This was, of course, good news: the re-opening I mean.

For myself I didn’t even know it had been closed until I got an email from Roger Cain, of Ballaughton Manor Hill in Douglas, to tell me so. He also told me that, at that stage, he had been unable to get the brewery to say when it would re-open.

This he found even more worrying. He wondered if it might never make a comeback.

He declared: ‘QB or not QB? That is the question.’
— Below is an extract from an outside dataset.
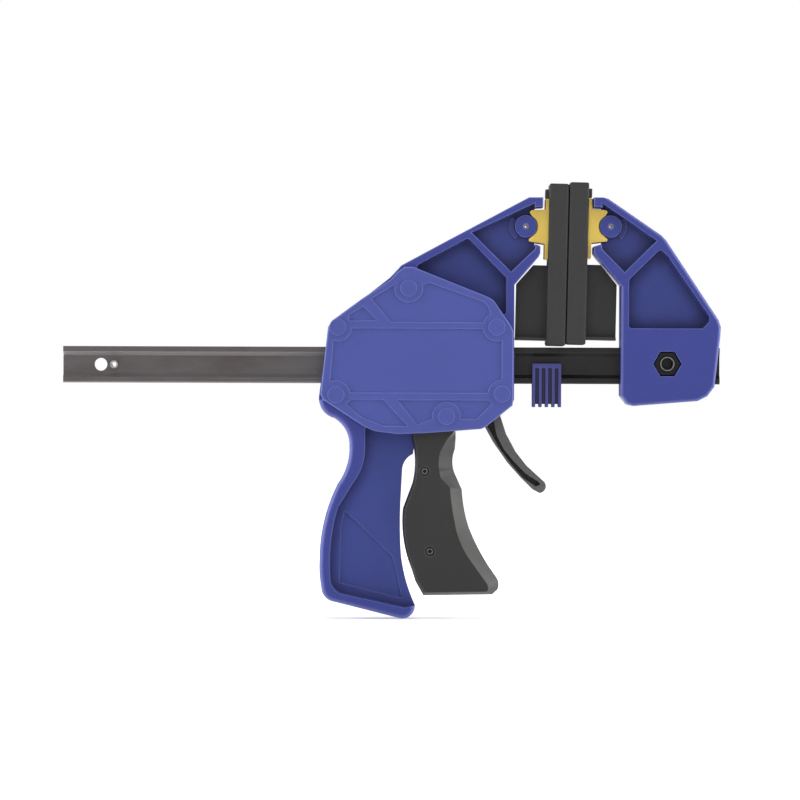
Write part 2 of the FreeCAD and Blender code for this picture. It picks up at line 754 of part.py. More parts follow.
def build_jaw_frame():
    body = new_body("jaw_frame", front_x)
    pivot_x = moving_pivot_x - front_x
    lower = claw_points(SHORT_CLAW_SHARES, 1, pivot_x)
    upper = claw_points(UPPER_CLAW_SHARES, 1, pivot_x)
    nose_low = (-d.housing_length * 0.017, jaw_height * 0.557)
    nose_far = (-d.housing_length * 0.221, jaw_height * 0.789)
    tip = [
        (pivot_x + d.claw_reach, jaw_height), (pivot_x + d.claw_reach * 0.17, jaw_height),
    ]
    back = from_front(GRIP_BACK_SHARES, -grip_drop)
    rim = from_front(RIM_SHARES, -grip_drop)
    underside = -d.floor_drop - d.floor_wall
    rim_top = (rim[-1][0], underside)
    shell = [
        (0, jaw_height * 0.478), *lower, nose_low, nose_far, *upper, *tip,
        *from_front(ARM_TOP_SHARES, jaw_height), *from_front(SHOULDER_SHARES, d.cover_rise),
        *back, *rim, rim_top, *cavity_points(),
    ]
    hollow = from_front(ARM_POCKET_SHARES, jaw_height)
    block = pad(body, outline(body, shell), d.jaw_width)
    arm = shell[:shell.index(back[0]) - len(SHOULDER_SHARES) + 1]
    for level in (-jaw_half, jaw_half):
        block = round_rim(body, block, arm, level, d.jaw_edge_round)
    block = pocket(body, outline(body, hollow), d.jaw_width)
    round_corners(body, block, hollow, d.pocket_round)
    pad(body, outline(body, hollow), d.web_thickness)
    pivot = -d.trigger_setback
    edge = [(x + pivot, z + trigger_z, *mark) for x, z, *mark in web_edge()]
    floor_end = pivot - d.trigger_reach * 0.428
    grip = [*edge, (floor_end, underside), rim_top, *reversed(rim)]
    pad(body, outline(body, grip), d.web_thickness)
    for face in (1, -1):
        panel = outline(body, from_front(GRIP_PANEL_SHARES, -grip_drop), offset=web_half * face)
        pocket(body, panel, d.panel_depth, both=False, back=face == -1)
    add_nose(body, nose_low, nose_far, lower, upper, 1, pivot_x)
    cut_housing(body)


def cut_housing(body):
    """The bar's channel, the notch for the stop pin, the lever's slot and the screw holes."""
    side = bar_side + d.slide_clearance
    half = bar_half + d.slide_clearance
    channel = box_points(-side, side, -half, half)
    pocket(body, outline(body, channel, plane="YZ_Plane"), d.housing_length * 3)
    wide = d.stop_pin_length / 2 + d.slide_clearance
    tall = d.stop_pin_radius + d.slide_clearance
    notch = outline(body, box_points(-wide, wide, -tall, tall), plane="YZ_Plane",
                    offset=shoulder_x - front_x)
    pocket(body, notch, d.housing_length, both=False)
    slot = box_points(-d.lever_setback - d.lever_eye - d.contact_gap, d.front_wall, -d.cover_drop,
                      -bar_half)
    pocket(body, outline(body, slot), d.lever_width + d.lever_side_gap * 2)
    holes = [(x, z, d.screw_radius + d.screw_clearance) for x, z in screw_places()[:4]]
    pocket(body, circles(body, *holes), d.jaw_width)
    sleeve = d.lever_sleeve_radius + d.press_clearance
    pocket(body, circles(body, (-d.lever_setback, lever_z, sleeve)), d.jaw_width)


def screw_places():
    """Screws around the housing in the moving jaw's frame; the last two carry sleeves."""
    return [
        (-d.housing_length * 0.545, d.cover_rise * 0.783),
        (-d.housing_length + d.rear_wall * 0.75, d.cover_rise * 0.385),
        (-d.lever_setback * 1.45, d.cover_rise * 0.39),
        (-d.housing_length + d.rear_wall * 0.68, -d.cover_drop * 0.432),
        (-d.lever_setback, lever_z),
        (-d.trigger_setback + d.trigger_reach * 0.237, trigger_z - d.trigger_drop * 0.355),
    ]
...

Well, Roger, by courtesy of Heron and Brearley, we now have the answer. It is: ‘Yes.’

Well, I think it is.

I HAVE had belated birthday greetings in verse from John Craig who likes to style himself ‘The Manx McGonigall.’ It goes like this:

‘Now attained another year,

‘Evidence is cristal (sic) clear;

‘Hope it’s a super day.

‘For TC time for him to play,

‘To dash in Mini along Douglas Front,

‘Or a similar hair-raising stunt,

‘To raise his spirits to feel alive,

‘Now he’s got to eight-five.’

Cristal? Champagne of course.

THIS week’s crossword clue has been sent in by Barbara Taylor and Richard Hetherington.

It is from the Daily Telegraph cryptic as follows: ‘The second of two races in genuine reversal (6).’

KEN Elliott says a story about drugs in the Isle of Man Courier said: ‘A search of the flat found more packages in a wardrobe of brown and white powder.’

Now that’s not to be sniffed at.

I HAVE had a call from my old friend and former politician David Martin to draw attention to an advertisement in the Manx Independent last week for the ‘Sunnydale Care Home Recruitment Week, February 15th-21st’. He wondered, innocently, if this means they are looking for old codgers like me to volunteer for residence in Sunnydale and if this is the case he will be glad to come and visit me there.

It’s his way of saying he’s not as old as me.

ANDREW Kerr-Phillips says there was a headline in last week’s Examiner saying ‘Slimmer flies every week at diet class.’ Good news, he says: ‘There’s nothing worse than overweight flies buzzing round a gym.’

They might make things go with a zip.

FUNNIES File: The Isle of Man Courier had an advertisement saying: ‘Free to good home. Black terrier dog. Eat anything.’

SILLY Sign on a repair shop door: ‘We can repair anything. (Please knock hard on the door – the bell doesn’t work).

CROSSWORD: Latter.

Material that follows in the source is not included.